> INFORMATION SUPPLIED:
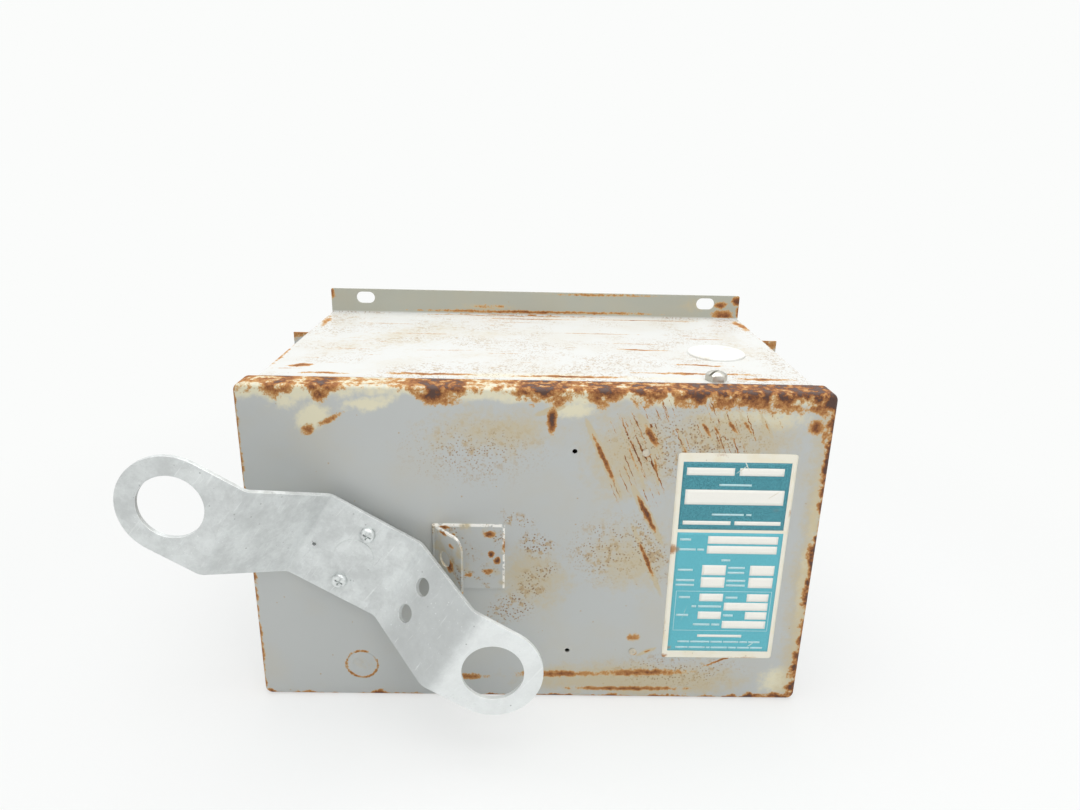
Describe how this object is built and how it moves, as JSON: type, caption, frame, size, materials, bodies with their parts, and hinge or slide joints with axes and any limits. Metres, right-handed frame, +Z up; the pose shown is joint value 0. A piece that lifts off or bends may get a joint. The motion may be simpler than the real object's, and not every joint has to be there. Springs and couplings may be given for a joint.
{
  "type": "plug-in busway disconnect switch box",
  "caption": "Sheet steel plug-in disconnect switch box with hinged cover, double-eye rocker lever, padlock bracket, blades, fuses and rear busway stabs.",
  "frame": {"origin": "in the flat underside, centred between the sides, half way between the cover face and the plane of the mounting ears", "axes": "+X right as seen from the cover, +Y from the cover towards the busway, +Z up"},
  "size_m": [0.434, 0.2737, 0.2545],
  "materials": {
    "grey_enamel": "weathered light grey enamel with rust",
    "galvanised_steel": "dull spangled galvanising",
    "zinc_plated_steel": "satin zinc plating",
    "spring_steel": "oiled spring wire",
    "nylon": "moulded nylon",
    "copper_alloy": "dull copper",
    "tinned_aluminium": "tin plated",
    "red_phenolic": "moulded glass polyester",
    "black_phenolic": "moulded phenolic",
    "fibre_sheet": "vulcanised fibre",
    "fuse_fibre": "varnished fibre tube",
    "label_film": "printed film"
  },
  "bodies": {
    "enclosure": {"top_panel": "grey_enamel", "bottom_panel": "grey_enamel", "side_panel_left": "grey_enamel", "side_panel_right": "grey_enamel", "rear_panel": "grey_enamel", "hole_seal": "grey_enamel", "hinge_leaf_body": "grey_enamel", "hinge_pins": "zinc_plated_steel", "guide_studs": "zinc_plated_steel", "slide_bracket": "zinc_plated_steel", "drive_spring": "spring_steel", "pivot_bracket": "zinc_plated_steel", "pivot_pin": "zinc_plated_steel", "blade_hinge_pins": "copper_alloy", "line_jaws": "copper_alloy", "hinge_jaws": "copper_alloy", "fuse_clips": "copper_alloy", "fuse_ferrules": "copper_alloy", "fuse_tube_1": "fuse_fibre", "fuse_tube_2": "fuse_fibre", "fuse_tube_3": "fuse_fibre", "load_lugs": "tinned_aluminium", "lug_screws": "zinc_plated_steel", "switch_base": "red_phenolic", "base_screws": "zinc_plated_steel", "arc_chutes": "black_phenolic", "phase_barriers": "fibre_sheet", "stab_base": "red_phenolic", "bus_stab_1": "copper_alloy", "bus_stab_2": "copper_alloy", "bus_stab_3": "copper_alloy", "ground_stab": "zinc_plated_steel", "ground_lug": "tinned_aluminium"},
    "cover": {"cover_pan": "grey_enamel", "cover_knockout": "grey_enamel", "rating_label": "label_film", "nameplate_rivets": "zinc_plated_steel", "padlock_bracket": "grey_enamel", "cover_catch": "zinc_plated_steel", "hinge_leaf_cover": "grey_enamel", "shaft_bushing": "nylon"},
    "handle": {"handle_lever": "galvanised_steel", "handle_screws": "zinc_plated_steel", "handle_hub": "zinc_plated_steel", "handle_shaft": "zinc_plated_steel", "shaft_retainer": "zinc_plated_steel", "shaft_washer": "zinc_plated_steel", "handle_crank": "zinc_plated_steel", "crank_pin": "zinc_plated_steel"},
    "slide": {"drive_slide": "zinc_plated_steel"},
    "blades": {"bell_crank": "zinc_plated_steel", "drive_pin": "zinc_plated_steel", "crossbar": "black_phenolic", "switch_blade_1": "copper_alloy", "switch_blade_2": "copper_alloy", "switch_blade_3": "copper_alloy"},
    "release": {"release_screw": "zinc_plated_steel", "release_cam": "zinc_plated_steel"}
  },
  "joints": [
    {"name": "cover_hinge", "type": "hinge", "parent": "enclosure", "child": "cover", "pos_m": [0.1847, -0.0472, 0.1165], "axis": [0, 0, 1], "range_deg": [0, 105]},
    {"name": "handle_turn", "type": "hinge", "parent": "cover", "child": "handle", "pos_m": [-0.1179, -0.069, 0.1204], "axis": [0, 1, 0], "range_deg": [-40, 0]},
    {"name": "slide_travel", "type": "slide", "parent": "enclosure", "child": "slide", "axis": [0, 0, 1], "range_m": [-0.02053, 0], "deforming": ["drive_spring"]},
    {"name": "blade_swing", "type": "hinge", "parent": "enclosure", "child": "blades", "pos_m": [0.03, 0.021, 0.15], "axis": [1, 0, 0], "range_deg": [0, 64.01]},
    {"name": "release_turn", "type": "hinge", "parent": "enclosure", "child": "release", "pos_m": [0.1179, -0.0428, 0.2335], "axis": [0, 0, 1], "range_deg": [-90, 0]}
  ],
  "couplings": [
    {"joint": "slide_travel", "follows": "handle_turn", "m_per_rad": 0.029395},
    {"joint": "blade_swing", "follows": "handle_turn", "ratio": -1.6}
  ]
}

> STATED PROBLEM:
Reproduce the complete set of lines precisely as supplied.

> FINAL ANSWER:
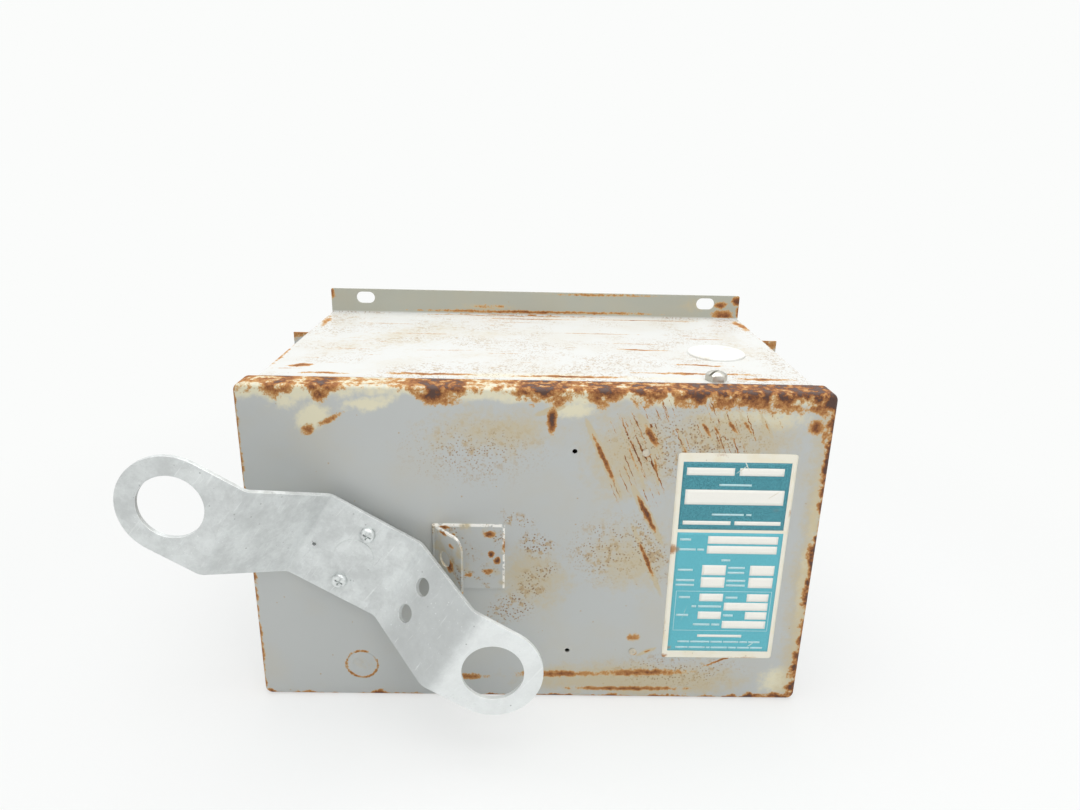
Describe how this object is built and how it moves, as JSON: type, caption, frame, size, materials, bodies with their parts, and hinge or slide joints with axes and any limits. Metres, right-handed frame, +Z up; the pose shown is joint value 0. A piece that lifts off or bends may get a joint. The motion may be simpler than the real object's, and not every joint has to be there. Springs and couplings may be given for a joint.
{
  "type": "plug-in busway disconnect switch box",
  "caption": "Sheet steel plug-in disconnect switch box with hinged cover, double-eye rocker lever, padlock bracket, blades, fuses and rear busway stabs.",
  "frame": {"origin": "in the flat underside, centred between the sides, half way between the cover face and the plane of the mounting ears", "axes": "+X right as seen from the cover, +Y from the cover towards the busway, +Z up"},
  "size_m": [0.434, 0.2737, 0.2545],
  "materials": {
    "grey_enamel": "weathered light grey enamel with rust",
    "galvanised_steel": "dull spangled galvanising",
    "zinc_plated_steel": "satin zinc plating",
    "spring_steel": "oiled spring wire",
    "nylon": "moulded nylon",
    "copper_alloy": "dull copper",
    "tinned_aluminium": "tin plated",
    "red_phenolic": "moulded glass polyester",
    "black_phenolic": "moulded phenolic",
    "fibre_sheet": "vulcanised fibre",
    "fuse_fibre": "varnished fibre tube",
    "label_film": "printed film"
  },
  "bodies": {
    "enclosure": {"top_panel": "grey_enamel", "bottom_panel": "grey_enamel", "side_panel_left": "grey_enamel", "side_panel_right": "grey_enamel", "rear_panel": "grey_enamel", "hole_seal": "grey_enamel", "hinge_leaf_body": "grey_enamel", "hinge_pins": "zinc_plated_steel", "guide_studs": "zinc_plated_steel", "slide_bracket": "zinc_plated_steel", "drive_spring": "spring_steel", "pivot_bracket": "zinc_plated_steel", "pivot_pin": "zinc_plated_steel", "blade_hinge_pins": "copper_alloy", "line_jaws": "copper_alloy", "hinge_jaws": "copper_alloy", "fuse_clips": "copper_alloy", "fuse_ferrules": "copper_alloy", "fuse_tube_1": "fuse_fibre", "fuse_tube_2": "fuse_fibre", "fuse_tube_3": "fuse_fibre", "load_lugs": "tinned_aluminium", "lug_screws": "zinc_plated_steel", "switch_base": "red_phenolic", "base_screws": "zinc_plated_steel", "arc_chutes": "black_phenolic", "phase_barriers": "fibre_sheet", "stab_base": "red_phenolic", "bus_stab_1": "copper_alloy", "bus_stab_2": "copper_alloy", "bus_stab_3": "copper_alloy", "ground_stab": "zinc_plated_steel", "ground_lug": "tinned_aluminium"},
    "cover": {"cover_pan": "grey_enamel", "cover_knockout": "grey_enamel", "rating_label": "label_film", "nameplate_rivets": "zinc_plated_steel", "padlock_bracket": "grey_enamel", "cover_catch": "zinc_plated_steel", "hinge_leaf_cover": "grey_enamel", "shaft_bushing": "nylon"},
    "handle": {"handle_lever": "galvanised_steel", "handle_screws": "zinc_plated_steel", "handle_hub": "zinc_plated_steel", "handle_shaft": "zinc_plated_steel", "shaft_retainer": "zinc_plated_steel", "shaft_washer": "zinc_plated_steel", "handle_crank": "zinc_plated_steel", "crank_pin": "zinc_plated_steel"},
    "slide": {"drive_slide": "zinc_plated_steel"},
    "blades": {"bell_crank": "zinc_plated_steel", "drive_pin": "zinc_plated_steel", "crossbar": "black_phenolic", "switch_blade_1": "copper_alloy", "switch_blade_2": "copper_alloy", "switch_blade_3": "copper_alloy"},
    "release": {"release_screw": "zinc_plated_steel", "release_cam": "zinc_plated_steel"}
  },
  "joints": [
    {"name": "cover_hinge", "type": "hinge", "parent": "enclosure", "child": "cover", "pos_m": [0.1847, -0.0472, 0.1165], "axis": [0, 0, 1], "range_deg": [0, 105]},
    {"name": "handle_turn", "type": "hinge", "parent": "cover", "child": "handle", "pos_m": [-0.1179, -0.069, 0.1204], "axis": [0, 1, 0], "range_deg": [-40, 0]},
    {"name": "slide_travel", "type": "slide", "parent": "enclosure", "child": "slide", "axis": [0, 0, 1], "range_m": [-0.02053, 0], "deforming": ["drive_spring"]},
    {"name": "blade_swing", "type": "hinge", "parent": "enclosure", "child": "blades", "pos_m": [0.03, 0.021, 0.15], "axis": [1, 0, 0], "range_deg": [0, 64.01]},
    {"name": "release_turn", "type": "hinge", "parent": "enclosure", "child": "release", "pos_m": [0.1179, -0.0428, 0.2335], "axis": [0, 0, 1], "range_deg": [-90, 0]}
  ],
  "couplings": [
    {"joint": "slide_travel", "follows": "handle_turn", "m_per_rad": 0.029395},
    {"joint": "blade_swing", "follows": "handle_turn", "ratio": -1.6}
  ]
}